■ Exercise directions
Show every line of the records below that contains the word "joints".

Start of Provided records

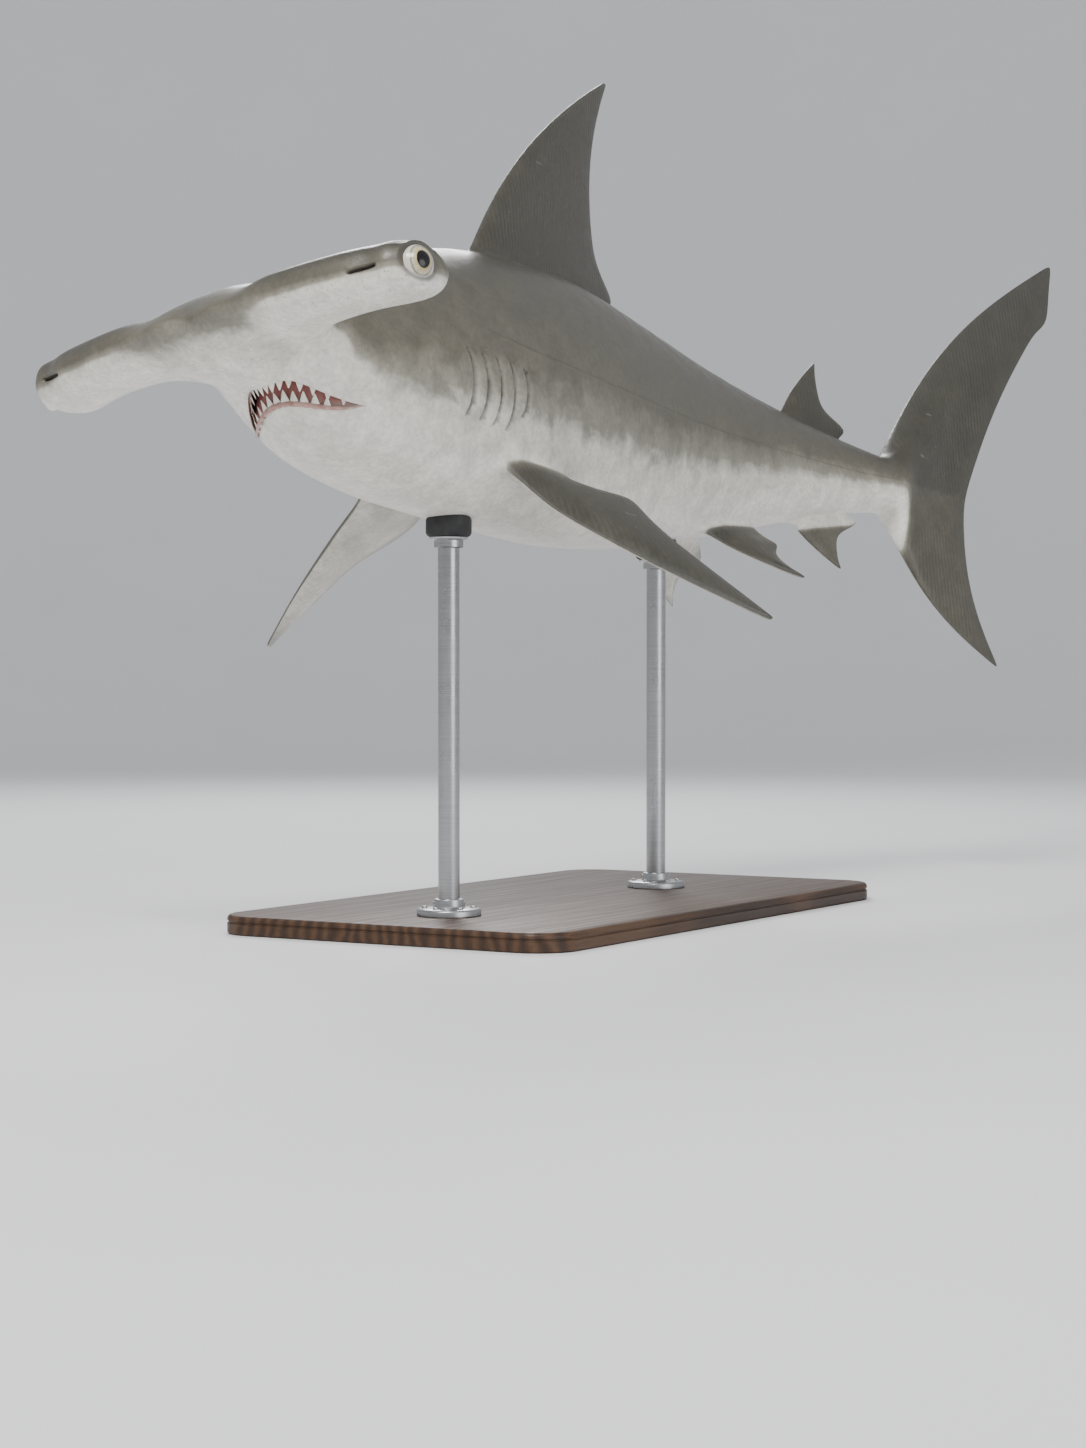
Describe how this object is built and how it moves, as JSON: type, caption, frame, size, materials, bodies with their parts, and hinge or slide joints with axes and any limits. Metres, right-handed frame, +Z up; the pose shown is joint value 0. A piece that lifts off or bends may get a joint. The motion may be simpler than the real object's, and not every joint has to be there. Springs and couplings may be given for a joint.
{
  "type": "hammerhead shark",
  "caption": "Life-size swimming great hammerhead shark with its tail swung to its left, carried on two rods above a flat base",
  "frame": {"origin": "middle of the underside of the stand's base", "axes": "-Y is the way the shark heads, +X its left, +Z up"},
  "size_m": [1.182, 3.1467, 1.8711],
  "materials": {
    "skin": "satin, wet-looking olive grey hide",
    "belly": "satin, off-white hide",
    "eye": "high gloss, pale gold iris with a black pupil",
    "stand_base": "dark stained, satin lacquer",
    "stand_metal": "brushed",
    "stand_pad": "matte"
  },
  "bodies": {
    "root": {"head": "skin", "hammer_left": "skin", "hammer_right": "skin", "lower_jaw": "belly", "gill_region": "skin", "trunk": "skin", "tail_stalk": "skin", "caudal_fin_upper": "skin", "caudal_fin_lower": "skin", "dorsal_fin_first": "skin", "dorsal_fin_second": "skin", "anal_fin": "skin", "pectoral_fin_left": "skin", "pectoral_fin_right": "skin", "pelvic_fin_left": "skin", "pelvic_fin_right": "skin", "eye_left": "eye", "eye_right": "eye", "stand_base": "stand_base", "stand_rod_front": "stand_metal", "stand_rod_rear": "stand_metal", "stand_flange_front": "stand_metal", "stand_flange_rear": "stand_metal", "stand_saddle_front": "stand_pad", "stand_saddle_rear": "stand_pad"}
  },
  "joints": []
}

End of Provided records
Start of Provided records

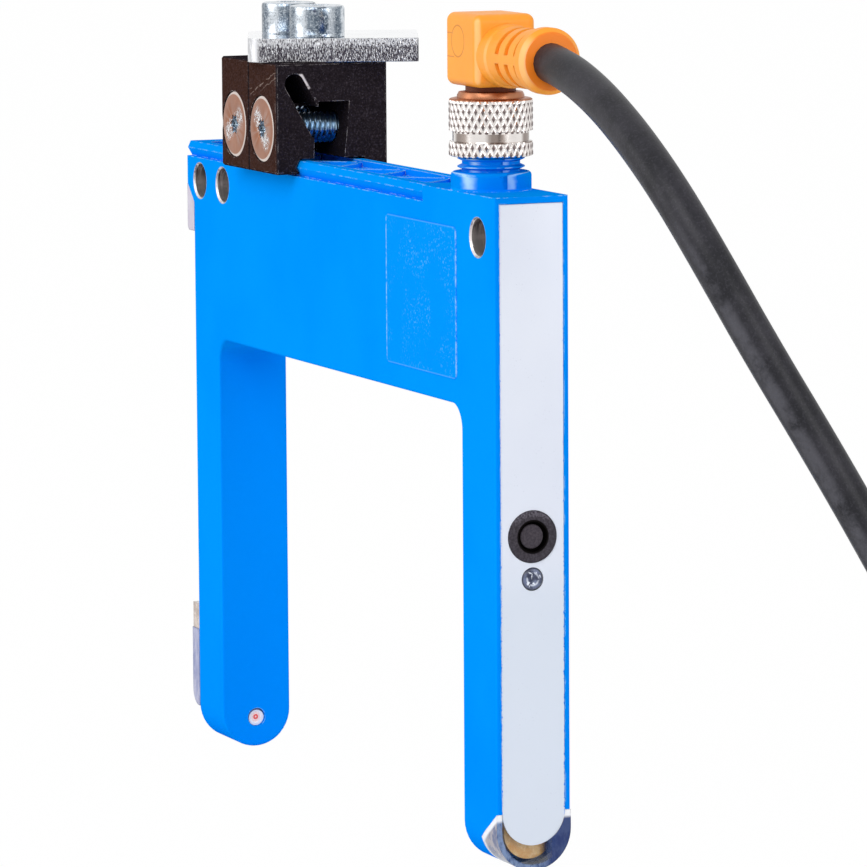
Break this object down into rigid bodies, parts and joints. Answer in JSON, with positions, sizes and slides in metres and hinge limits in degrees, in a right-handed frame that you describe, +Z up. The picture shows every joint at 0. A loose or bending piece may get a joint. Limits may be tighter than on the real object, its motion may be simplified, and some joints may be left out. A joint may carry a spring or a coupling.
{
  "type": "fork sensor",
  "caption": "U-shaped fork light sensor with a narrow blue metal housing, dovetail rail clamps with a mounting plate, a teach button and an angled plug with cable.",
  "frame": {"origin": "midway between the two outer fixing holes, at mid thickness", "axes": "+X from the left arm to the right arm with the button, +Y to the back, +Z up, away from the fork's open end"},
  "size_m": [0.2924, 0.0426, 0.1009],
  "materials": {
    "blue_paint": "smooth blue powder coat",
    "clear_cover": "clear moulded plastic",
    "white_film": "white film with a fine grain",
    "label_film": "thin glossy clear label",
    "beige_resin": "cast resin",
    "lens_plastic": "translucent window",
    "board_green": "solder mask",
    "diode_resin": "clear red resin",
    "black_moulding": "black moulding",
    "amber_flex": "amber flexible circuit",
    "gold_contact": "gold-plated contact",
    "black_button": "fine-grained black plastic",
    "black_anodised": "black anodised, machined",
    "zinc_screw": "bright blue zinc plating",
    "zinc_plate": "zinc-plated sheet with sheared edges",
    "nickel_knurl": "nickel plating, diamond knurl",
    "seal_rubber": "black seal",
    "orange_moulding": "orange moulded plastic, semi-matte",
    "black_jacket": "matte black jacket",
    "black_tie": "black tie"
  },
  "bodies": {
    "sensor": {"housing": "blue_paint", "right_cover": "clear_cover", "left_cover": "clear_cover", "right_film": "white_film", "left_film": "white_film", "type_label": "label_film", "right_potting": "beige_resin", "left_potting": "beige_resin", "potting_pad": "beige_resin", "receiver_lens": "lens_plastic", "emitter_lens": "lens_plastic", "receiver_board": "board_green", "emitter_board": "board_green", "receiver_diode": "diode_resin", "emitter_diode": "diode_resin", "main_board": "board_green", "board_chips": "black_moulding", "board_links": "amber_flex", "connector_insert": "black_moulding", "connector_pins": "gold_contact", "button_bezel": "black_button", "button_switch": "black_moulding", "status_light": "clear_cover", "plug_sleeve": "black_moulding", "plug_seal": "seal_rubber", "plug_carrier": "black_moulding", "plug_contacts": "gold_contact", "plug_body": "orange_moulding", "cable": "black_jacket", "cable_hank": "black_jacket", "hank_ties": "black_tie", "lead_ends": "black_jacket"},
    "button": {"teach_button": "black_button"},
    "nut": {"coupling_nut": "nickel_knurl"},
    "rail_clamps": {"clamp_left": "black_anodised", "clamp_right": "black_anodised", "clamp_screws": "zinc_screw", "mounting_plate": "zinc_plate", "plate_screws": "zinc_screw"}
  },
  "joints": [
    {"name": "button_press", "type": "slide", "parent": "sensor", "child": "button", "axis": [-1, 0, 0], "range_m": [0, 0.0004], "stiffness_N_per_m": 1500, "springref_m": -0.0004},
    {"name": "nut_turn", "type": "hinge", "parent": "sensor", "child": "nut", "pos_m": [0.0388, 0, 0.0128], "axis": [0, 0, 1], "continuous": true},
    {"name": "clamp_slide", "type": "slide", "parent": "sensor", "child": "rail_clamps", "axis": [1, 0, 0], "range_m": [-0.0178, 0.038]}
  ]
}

End of Provided records

■ Answer to this task
Describe how this object is built and how it moves, as JSON: type, caption, frame, size, materials, bodies with their parts, and hinge or slide joints with axes and any limits. Metres, right-handed frame, +Z up; the pose shown is joint value 0. A piece that lifts off or bends may get a joint. The motion may be simpler than the real object's, and not every joint has to be there. Springs and couplings may be given for a joint.
  "joints": []
Break this object down into rigid bodies, parts and joints. Answer in JSON, with positions, sizes and slides in metres and hinge limits in degrees, in a right-handed frame that you describe, +Z up. The picture shows every joint at 0. A loose or bending piece may get a joint. Limits may be tighter than on the real object, its motion may be simplified, and some joints may be left out. A joint may carry a spring or a coupling.
  "joints": [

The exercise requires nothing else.